By Mark T on Jan 17, 2008 | Reply
Here’s what I’m saying: Orwell was a committed socialist all of his life. Irrefutable. Animal Farm was mostly a shot at Joe Stalin, who had, together with the fascists, sold out the labor unions and anarchists in Spain. He once thought communism represented something it did not, and was disillusioned.
So too should you be. Socialism is not Communism light.

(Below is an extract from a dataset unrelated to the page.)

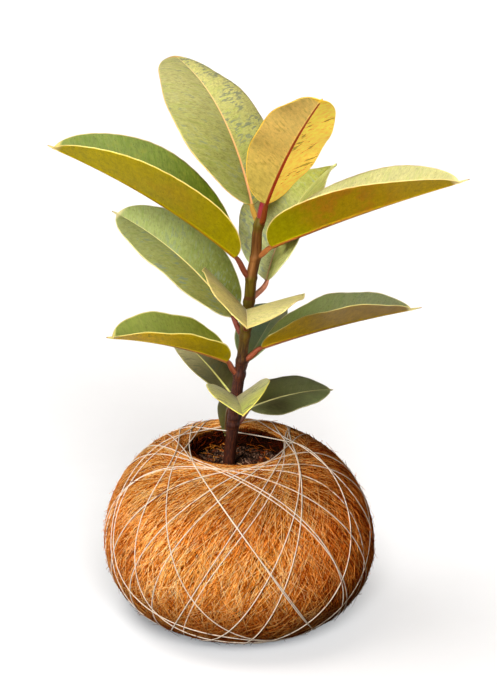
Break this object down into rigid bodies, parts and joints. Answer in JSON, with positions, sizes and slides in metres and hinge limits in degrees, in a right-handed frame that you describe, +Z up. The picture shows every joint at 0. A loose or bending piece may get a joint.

It’s an animal all to itself, and Orwell knew this.
By Craig on Jan 17, 2008 | Reply
Yes, I’m not disputing any of this.
It doesn’t make the allegory any less true for socialism, in my reading of the text (among others).
By Mark T on Jan 17, 2008 | Reply
Any system without checks and balances will lead to tyranny. Including capitalism, which can be attached as easily to dictators and presidents alike.
By Craig on Jan 17, 2008 | Reply
You don’t expect me to argue with that, do you?
Advocating limited government is not the same as advocating anarchy.
By Mark T on Jan 17, 2008 | Reply
Then we agree. I’m in favor of limited government too. It’s just a matter of drawing a line. And you put that line far beyond where I do.
By Dave Budge on Jan 18, 2008 | Reply
First Mark, in “pure capitalism” (and I use the term expressly) there is no way for dictators and presidents to attach themselves to the capital through the state. If the state’s power is used to accumulate capital it is not longer pure capitalism. As abstract as that is, by definition you’re wrong.
This argument has gotten off the tracks. The question should be, I think, is the primacy of the individual above the state? And we know you’re opinion on that.
By Mark T on Jan 18, 2008 | Reply
In a purely capitalistic society, we would be subjects of private power and no less slaves. The only power ordinary people have over the barons of private wealth is their government, so you’ve got it exactly backwards - in liberal to socialist democracies, we have more freedom.
You act as if an individual who gives up some of his sovereignty for the greater good loses his freedom. It’s a tradeoff - knowing what would happen without government, we choose to have some government and limits on private power.
Not that it’s working.
By Dave Budge on Jan 18, 2008 | Reply
Mark, you have it backwards, not me. In pure capitalism, by definition and I implore you to give me a reasonable historical example.
Secondly, the trade off between freedom and security is what you liberals have been clamoring about for the past 7 years, but you never look at that much in the context of economic freedom v economic security but foist it off only in terms foreign policy. It’s a gross inconsistency on the left which cannot be reconciled.
Last, you have never made the moral case for reducing someone else’s economic freedom for another’s economic security and, until you do I’ll be forced to ignore you from now on.